Republican House leadership has been largely quiet on these incidents. But some individual lawmakers have pushed back against Democrats’ accusations. In a statement to TIME regarding her tweet about Pelosi, Boebert said: “Some partisan officials and press have chosen to mischaracterize several of my tweets. Let me be clear: I do not support unlawful acts of violence and support the rule of law. Furthermore, my tweets came after both events referenced occurred and I never disclosed secure locations.”
As new safety precautions have been put in place inside the Capitol, including metal detectors for members entering the House chamber and a broadening of the mask mandate, Democrats have sought to enforce them by introducing fines for those who refuse to comply.
Several Republican members bristled at the suggestion that House members themselves were a threat, and stepped around them, according to NBC and HuffPost. “We now have to go through intense security measures, on top of the security we already go through. These new provisions include searches and being wanded like criminals,” tweeted Republican Rep. Debbie Lesko. “We now live in Pelosi’s communist America!”
Some Republicans say the security measures go too far, with Whip Steve Scalise, one of the highest-ranking Republicans in the House, telling CNN that the metal detectors in particular are “untenable.” Another Republican lawmaker referred to the magnetometers as “atrocities,” according to the Washington Post.
Republican Rep. Rodney Davis of Illinois, the ranking member of the Committee on House Administration, says he doesn’t believe there is a credible threat inside the Capitol and thinks stationing officers to oversee the metal detectors drains resources from the outside perimeter. He argues that installing them was political theater.
“The Republican party is the party that believes in law and order. We love our Capitol Police officers, we thank them every day,” says Davis, who was also present during the horrific 2017 shooting at a GOP baseball practice. “We will always comply with what our Capitol Police officers want.” He dismissed a follow-up question about GOP members sidestepping the metal detectors.

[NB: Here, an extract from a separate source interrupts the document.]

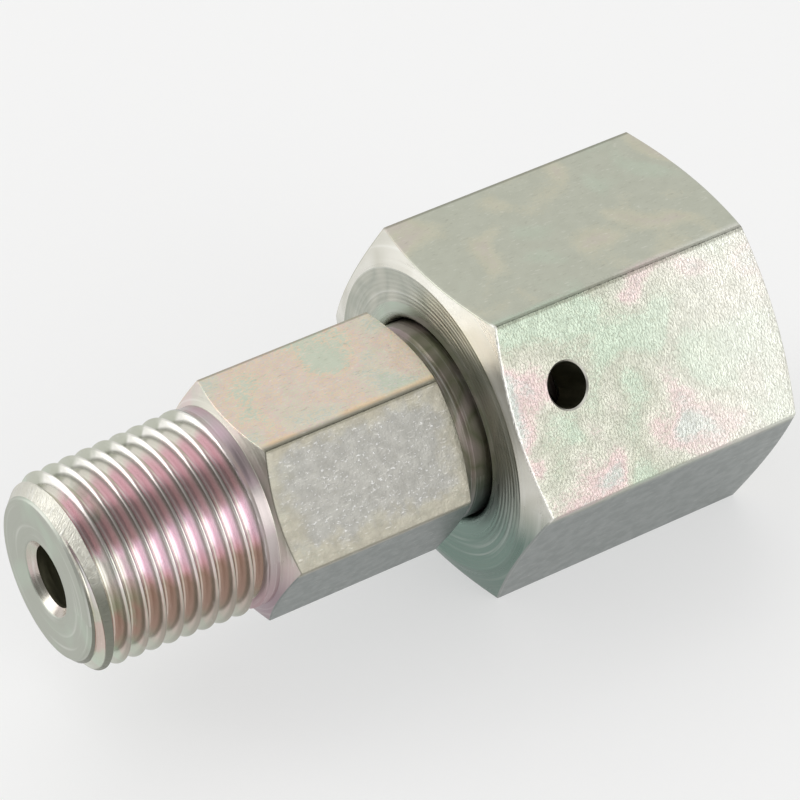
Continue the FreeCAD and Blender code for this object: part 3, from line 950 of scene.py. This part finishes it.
def lay_stud_hexagon(skin, sizes):
    """Spanner hexagon between two turned chamfers."""
    hexagon = hexagon_radius(skin.angles, sizes.hex_turn, sizes.hex_flat, sizes.hex_edge)
    band, margin = sizes.band_radius, 10 * TINY
    front = sizes.hex_start + (hexagon - band) * math.tan(sizes.front_chamfer)
    rear = sizes.hex_end - (hexagon - band) * math.tan(sizes.rear_chamfer)
    before = (front - TINY, hexagon - TINY / math.tan(sizes.front_chamfer), 0)
    after = (rear + TINY, hexagon - TINY / math.tan(sizes.rear_chamfer), 0)
    skin.chain([(sizes.hex_start - TINY, band, 0), (sizes.hex_start, band, TINY), before], "hexagon_chamfer")
    skin.chain([before, (front, hexagon, sizes.small_edge), (front + margin, hexagon, 0)], "hexagon")
    skin.chain([(rear - margin, hexagon, 0), (rear, hexagon, sizes.small_edge), after], "hexagon")
    relief = sizes.neck_radius - sizes.neck_relief
    skin.chain([after, (sizes.hex_end, band, TINY), (sizes.hex_end, relief, 0)], "hexagon_chamfer")


def lay_neck(skin, sizes, wire):
    """Relief behind the hexagon, and the neck with its half-round groove for the wire."""
    neck = sizes.neck_radius
    relief = neck - sizes.neck_relief
    relief_end = sizes.hex_end + sizes.relief_length
    half, dip = groove_ends(wire, neck)
    skin.chain(
        [
            (sizes.hex_end, relief, 0),
            (relief_end, relief, sizes.small_edge),
            (relief_end + sizes.neck_relief, neck, sizes.small_edge),
            (WIRE_X - half - TINY, neck, 0),
        ],
        "neck",
    )
    skin.arc(WIRE_X, wire.ring_radius, wire.groove_radius, -math.pi - dip, dip, GROOVE_STEPS, "neck")
    skin.row(WIRE_X + half + TINY, neck, "neck")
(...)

While the parties remain divided, they do at least share this: external threats to their safety. Rep. Lou Correa, a Democrat, and Sens. Mitt Romney and Lindsey Graham, who are Republicans, have all been harassed at airports in recent days. Rep. Peter Meijer of Michigan, one of ten Republicans who voted to impeach Trump last week for his role in inciting the mob, told MSNBC that he’s one of several lawmakers who has bought body armor as a precaution.
South Carolina Rep. Nancy Mace, who has spoken publicly about the role that conspiracy theorists played in the events of Jan. 6, says that while it’s important for Republicans to attend President-Elect Joe Biden’s inauguration this week, she personally has decided to skip it because she thinks it’s too risky.
Asked to describe the atmosphere on the Hill following the attack, Mace was quick to respond. “Divided,” she says. “Very divided.”